▶ _To do_
Where a line in the listing below contains the word "scene", copy that line.
-- START Provided material --
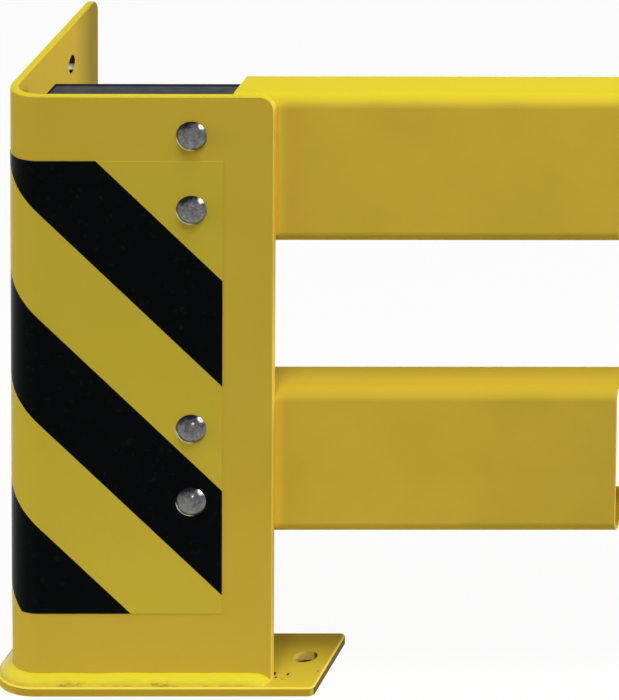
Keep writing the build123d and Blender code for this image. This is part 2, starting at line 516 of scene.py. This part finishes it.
# Weld bead along the outside of the foot
bead = {
    "wide": 7.6 * mm,
    "high": 5.7 * mm,
    "bulge": 0.9 * mm,
    "straight": 150 * mm,
    "bend": 25 * mm,
    "step": 0.45 * mm,
    "ripplePitch": 2.3 * mm,
    "rippleDepth": 0.07 * mm,
    "lump": 0.3 * mm,
    "lumpScale": 160,
    "sway": 0.5 * mm,
    "widthScale": 55,
    "heightScale": 48,
    "endWidth": 9 * mm,
    "endHeight": 18 * mm,
    "endShare": 0.25,
    "sunk": 0.1 * mm,
    "points": 12,
    "shine": 0.3,
    "gloss": 0.14,
    # a lighter top and a darker foot: painted light on the up-facing faces
    "top": colour(219, 204, 44),
    "foot": colour(198, 166, 48),
    "soot": colour(112, 86, 26),
    "sootScale": 700,
    "sootStrength": 0.65,
    "sootHeight": 2.4 * mm,
    "sootSpots": [(47 * mm, 9 * mm), (104 * mm, 6 * mm)],
}


def beadCoat(graph):  # thicker and glossier than elsewhere, with soot caught along the toe
    across = graph.along("X")
    near = 0.0
    for middle, half in bead["sootSpots"]:
        gap = across - (corner.x + middle)
        near = (1 - gap.most(0 - gap).above(half, 3 * mm)).most(near)
    low = 1 - graph.along("Z").above(plateTop + bead["sootHeight"], 1.6 * mm)
    low = low * (1 - graph.facing("Y").above(-0.2, 0.2))
    soot = graph.noise(bead["sootScale"], 4, 0.7, (0.5, 1, 1)).above(0.53, 0.14)
    # painted light: up-facing faces of the bead take the lighter top colour
    base = graph.blend(graph.facing("Z").above(0.55, 0.5), bead["foot"], bead["top"])
    base = graph.blend(near * low * soot * bead["sootStrength"], base, bead["soot"])
    return coatSurface(graph, base, shine=bead["shine"], gloss=bead["gloss"])


def beadPath(distance):  # the spot on the foot's outer line, and the way out from it
    arc = bead["bend"] * pi / 2
    far = bead["bend"] + bead["straight"]
    if distance < bead["straight"]:
        return Vector((far - distance, 0, 0)), Vector((0, -1, 0))
    if distance < bead["straight"] + arc:
        turn = (distance - bead["straight"]) / bead["bend"]
        out = Vector((-sin(turn), -cos(turn), 0))
        return Vector((bead["bend"], bead["bend"], 0)) + out * bead["bend"], out
    rest = distance - bead["straight"] - arc
    return Vector((0, bead["bend"] + rest, 0)), Vector((-1, 0, 0))


def taper(near, reach):
    return sqrt(1 - (1 - near / reach) ** 2) if near < reach else 1.0


def beadRing(distance, length):
    spot, out = beadPath(distance)
    origin = corner + spot + Vector((0, 0, plateTop))
    near = min(distance, length - distance)
    slim = taper(near, bead["endWidth"])
    low = bead["endShare"] + (1 - bead["endShare"]) * taper(near, bead["endHeight"])
    widthSway = bead["sway"] * noise.noise((distance * bead["widthScale"], 1.3, 0))
    heightSway = bead["sway"] * noise.noise((distance * bead["heightScale"], 7.1, 0))
    wide = (bead["wide"] + widthSway) * slim
    high = (bead["high"] + heightSway) * slim * low
    sunk = Vector((0, 0, -bead["sunk"]))
    ring = [origin - out * bead["sunk"] + sunk, origin + out * wide + sunk]
    for i in range(bead["points"]):
        t = i / (bead["points"] - 1)
        swell = 4 * t * (1 - t) * slim
        phase = pi * (distance / bead["ripplePitch"] + 0.9 * (t - 0.5) ** 2)
        ripple = bead["rippleDepth"] * (abs(sin(phase)) - 0.6)
        lump = bead["lump"] * noise.noise((distance * bead["lumpScale"], t * 2, 4.2))
        push = (bead["bulge"] * low + ripple + lump) * swell / sqrt(2)
        ring.append(origin + out * (wide * (1 - t) + push) + Vector((0, 0, high * t + push)))
    ring.append(origin - out * bead["sunk"] + Vector((0, 0, high)))
    return ring


def buildBead(bm):
    length = 2 * bead["straight"] + bead["bend"] * pi / 2
    count = round(length / bead["step"])
    rings = [beadRing(length * i / count, length) for i in range(1, count)]
    ends = [corner + beadPath(s)[0] + Vector((0, 0, plateTop)) for s in (0, length)]
    skin(bm, [[ends[0]], *rings, [ends[1]]])


weldPaint = newMaterial("coatOnTheWeld", beadCoat)
newPiece("weldBead", buildBead, weldPaint, "foot_weld")
print("weld done")


# Coach bolts: smooth domed heads, square necks and threaded shanks
bolt = {
    "headRadius": 10 * mm,
    "headHeight": 4.9 * mm,
    "edgeRound": 0.45 * mm,
    "crownRings": 15,
    "rimRings": 6,
    "neck": 8.5 * mm,
    "neckCorner": 0.5 * mm,
    "neckDepth": 4.4 * mm,
    "threadRadius": 3.98 * mm,
    "threadDepth": 0.62 * mm,
    "threadStep": 0.16 * mm,
    "threadSegments": 36,
    "pitch": 1.25 * mm,
    "length": 25 * mm,
    "chamfer": 0.7 * mm,
    "segments": 72,
}


def headProfile():  # depth and radius, from the crown to the rim and along the underside
    radius, height, edge = bolt["headRadius"], bolt["headHeight"], bolt["edgeRound"]
    ball = (radius**2 + height**2) / (2 * height)
    widest = atan2(radius - edge, ball - height)
    points = []
    for i in range(1, bolt["crownRings"]):
        turn = widest * i / bolt["crownRings"]
        points.append((ball - height - ball * cos(turn), ball * sin(turn)))
    rimDepth, rimRadius = ball - height - ball * cos(widest), ball * sin(widest)
    for i in range(bolt["rimRings"] + 1):
        t = i / bolt["rimRings"]
        around = rimRadius * (1 - t) ** 2 + 2 * t * (1 - t) * radius + t**2 * (radius - edge)
        points.append((rimDepth * (1 - t) ** 2, around))
    return points


def buildBolt(bm, seat):
    count = bolt["segments"]
    rings = [[seat + Vector((0, -bolt["headHeight"], 0))]]
    rings += [ringAt(seat, depth, radius, count) for depth, radius in headProfile()]
    half, cut = bolt["neck"] / 2, bolt["neckCorner"]
    rings += [ringAt(seat, 0, half + 0.25 * mm, count), [seat]]
    skin(bm, rings)
    square = [(half, half - cut), (half - cut, half), (cut - half, half), (-half, half - cut)]
    square += [(-half, cut - half), (cut - half, -half), (half - cut, -half), (half, cut - half)]
    necks = [[seat + Vector((x, y, z)) for x, z in square] for y in (-0.2 * mm, bolt["neckDepth"])]
    skin(bm, necks)
    buildThread(bm, seat)


def buildThread(bm, seat):
    start, end = bolt["neckDepth"] - 0.3 * mm, bolt["length"]
    steps = round((end - start) / bolt["threadStep"])
    around = bolt["threadSegments"]
    rings = []
    for i in range(steps + 1):
        depth = start + (end - start) * i / steps
        tip = max(0.0, depth - (end - bolt["chamfer"]))
        ring = []
        for j in range(around):
            turn = 2 * pi * j / around
            phase = (depth / bolt["pitch"] - j / around) % 1
            groove = bolt["threadDepth"] * min(1.0, 2.3 * abs(phase - 0.5))
            radius = min(bolt["threadRadius"] - groove, bolt["threadRadius"] - tip)
            ring.append(seat + Vector((radius * cos(turn), depth, radius * sin(turn))))
        rings.append(ring)
    skin(bm, rings)


# Nuts with chamfered corners, and washers with broken edges
nut = {
    "apothem": 6.5 * mm,
    "height": 6.5 * mm,
    "bore": 3.7 * mm,
    "boreChamfer": 0.5 * mm,
    "slope": 30,
    "circleShare": 0.97,
    "segments": 72,
}


def buildNut(bm, seat):
    flat, tall = nut["apothem"], nut["height"]
    circle = flat * nut["circleShare"]
    count = nut["segments"]

    def radiusAt(i):
        around = (360 / count * i + 30) % 60 - 30
        return flat / cos(radians(around))

    def hexRing(lift):
        ring = []
        for i in range(count):
            turn = radians(360 / count * i)
            radius = radiusAt(i)
            drop = (radius - circle) * tan(radians(nut["slope"]))
            depth = drop if lift == 0 else tall - drop
            ring.append(seat + Vector((radius * cos(turn), depth, radius * sin(turn))))
        return ring

    bore, chamfer = nut["bore"], nut["boreChamfer"]
    rings = [
        ringAt(seat, chamfer, bore, count),
        ringAt(seat, 0, bore + chamfer, count),
        ringAt(seat, 0, circle, count),
        hexRing(0),
        hexRing(1),
        ringAt(seat, tall, circle, count),
        ringAt(seat, tall, bore + chamfer, count),
        ringAt(seat, tall - chamfer, bore, count),
    ]
    loop(bm, rings)


washer = {
    "radius": 8 * mm,
    "hole": 4.2 * mm,
    "thickness": 1.6 * mm,
    "edge": 0.25 * mm,
    "segments": 72,
}


def buildWasher(bm, seat):
    radius, hole, tall, edge = washer["radius"], washer["hole"], washer["thickness"], washer["edge"]
    profile = [
        (edge, hole),
        (0, hole + edge),
        (0, radius - edge),
        (edge, radius),
        (tall - edge, radius),
        (tall, radius - edge),
        (tall, hole + edge),
        (tall - edge, hole),
    ]
    loop(bm, [ringAt(seat, depth, ring, washer["segments"]) for depth, ring in profile])


def seatOf(name, depth=0.0):
    low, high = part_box(name)
    return Vector(((low.x + high.x) / 2, low.y + depth, (low.z + high.z) / 2))


def fasten(name, number, build, material, node, depth=0.0):
    replaced = f"{node}_{number}"
    seat = seatOf(replaced, depth)
    newPiece(f"{name}{number}", lambda bm: build(bm, seat), material, replaced)


for number in range(1, 5):
    fasten("coachBolt", number, buildBolt, boltZinc, "coach_bolt", bolt["headHeight"])
    fasten("washer", number, buildWasher, nutZinc, "washer")
    fasten("nut", number, buildNut, nutZinc, "nut")
print("fasteners done")


# Floor, background and lamps
studio = {
    "floorSize": 9.0,
    "floorColour": (0.5, 0.5, 0.5, 1),
    "floorPatch": (0.46, 0.46, 0.46, 1),
    "patchScale": 3,
    # painted shade where the floor shows through the anchor bores
    "paintedShadeInHoles": (0.06, 0.045, 0.02, 1),
    "darkRadius": 9 * mm,
    "floorGlow": 0.9,
    "glowStrength": 1.05,
    "skyLevel": 0.12,
}


def paleFloor(graph):  # white to the camera and in reflections, with a faint shadow of the object
    patches = graph.noise(studio["patchScale"])
    shade = graph.blend(patches, studio["floorColour"], studio["floorPatch"])
    seen = graph.rays("Is Camera Ray", "Is Glossy Ray")
    # painted shade: the floor stays dark where it shows through the anchor bores
    for x, y in plateLook["boreSpots"]:  # it stays dark where it shows through the plate
        outside = awayFrom(graph, x, y).above(studio["darkRadius"], 1 * mm)
        shade = graph.blend(outside, studio["paintedShadeInHoles"], shade)
        seen = seen * outside
    lit = graph.add("BsdfPrincipled", Base_Color=shade, Roughness=0.9, Specular_IOR_Level=0.0)
    glow = graph.add("Emission", Color=(1, 1, 1, 1), Strength=studio["glowStrength"])
    return graph.add("MixShader", Fac=seen * studio["floorGlow"], Shader=lit, Shader_001=glow)


def makeFloor():
    half = studio["floorSize"] / 2
    mesh = bpy.data.meshes.new("studioFloor")
    spots = [(-half, -half, 0), (half, -half, 0), (half, half, 0), (-half, half, 0)]
    mesh.from_pydata(spots, [], [(0, 1, 2, 3)])
    mesh.materials.append(newMaterial("paleFloor", paleFloor))
    floor = bpy.data.objects.new("studioFloor", mesh)
    bpy.context.scene.collection.objects.link(floor)


def makeBackground():
    world = bpy.data.worlds.new("whiteStudio")
    bpy.context.scene.world = world
    graph = Graph(world)
    seen = graph.rays("Is Camera Ray", "Is Glossy Ray", "Is Transmission Ray")
    level = studio["skyLevel"] + seen * (1 - studio["skyLevel"])
    graph.add("OutputWorld", Surface=graph.add("Background", Color=(1, 1, 1, 1), Strength=level))


# Glossy surfaces show only the lamps that are mirrored, so each bolt head has one bright spot
lamps = {
    "overheadSoftbox": {
        "kind": "AREA",
        "place": (0.1, -0.55, 1.75),
        "aim": (0.0, -0.05, 0.3),
        "size": 0.6,
        "power": 18,
        "tint": (0.97, 1.0, 0.94),
        "mirrored": False,
    },
    "keySoftbox": {
        "kind": "AREA",
        "place": (1.2, -0.7, 1.6),
        "aim": (0.0, 0.0, 0.2),
        "size": 0.4,
        "power": 7,
        "tint": (1.0, 0.99, 0.96),
        "mirrored": True,
    },
    "sideSoftbox": {
        "kind": "AREA",
        "place": (2.2, 0.1, 0.7),
        "aim": (0.0, 0.0, 0.2),
        "size": 0.6,
        "power": 20,
        "tint": (1.0, 0.96, 0.9),
        "mirrored": True,
    },
    "leftSoftbox": {
        "kind": "AREA",
        "place": (-2.2, -0.5, 0.7),
        "aim": (-0.1, 0.0, 0.2),
        "size": 0.8,
        "power": 18,
        "tint": (1.0, 0.97, 0.93),
        "mirrored": False,
    },
    "footSpot": {
        "kind": "SPOT",
        "place": (0.1, -2.2, 1.0),
        "aim": (-0.1, -0.14, -0.03),
        "size": 0.2,
        "spread": 13,
        "power": 65,
        "tint": (1.0, 0.97, 0.93),
        "mirrored": True,
    },
}


def makeLamp(name, lamp):
    light = bpy.data.lights.new(name, lamp["kind"])
    if lamp["kind"] == "AREA":
        light.shape = "SQUARE"
        light.size = lamp["size"]
    else:
        light.shadow_soft_size = lamp["size"]
        light.spot_size = radians(lamp["spread"])
        light.spot_blend = 1.0
    light.energy = lamp["power"]
    light.color = lamp["tint"]
    holder = bpy.data.objects.new(name, light)
    holder.location = lamp["place"]
    beam = Vector(lamp["aim"]) - holder.location
    holder.rotation_euler = beam.to_track_quat("-Z", "Y").to_euler()
    holder.visible_glossy = lamp["mirrored"]
    bpy.context.scene.collection.objects.link(holder)


# The photo was straightened after it was taken: its uprights stand parallel and its level edges
# lean a little. A plain camera can't do both, so the camera hangs on a rig whose side and up
# directions aren't quite square to each other.
view = {
    "turn": 16.27,
    "lift": 23.48,
    "distance": 3.765,
    "aim": (0.1983, 0, 0.2345),
    "lens": 300.24,
    "side": (0.99979, -0.0183, 0.00897),
    "up": (-0.05284, 0.16278, 0.98525),
}


def makeCamera():
    turn, lift = radians(view["turn"]), radians(view["lift"])
    back = Vector((sin(turn) * cos(lift), -cos(turn) * cos(lift), sin(lift)))
    place = corner + Vector(view["aim"]) + back * view["distance"]
    lens = bpy.data.cameras.new("photoCamera")
    lens.lens = view["lens"]
    lens.clip_end = 100
    camera = bpy.data.objects.new("photoCamera", lens)
    rig = bpy.data.objects.new("cameraRig", None)
    for each in (rig, camera):
        bpy.context.scene.collection.objects.link(each)
    camera.parent = rig
    rows = ((*view["side"], 0), (*view["up"], 0), (*back, 0), (*place, 1))
    camera.matrix_parent_inverse = Matrix(rows).transposed()
    bpy.context.scene.camera = camera


makeFloor()
makeBackground()
for name, lamp in lamps.items():
    makeLamp(name, lamp)
makeCamera()
bpy.context.scene.view_settings.view_transform = "Standard"
print("studio done")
-- END Provided material --
▶ _Solution for this exercise_
Keep writing the build123d and Blender code for this image. This is part 2, starting at line 516 of scene.py. This part finishes it.
    bpy.context.scene.collection.objects.link(floor)
    bpy.context.scene.world = world
    bpy.context.scene.collection.objects.link(holder)
        bpy.context.scene.collection.objects.link(each)
    bpy.context.scene.camera = camera
bpy.context.scene.view_settings.view_transform = "Standard"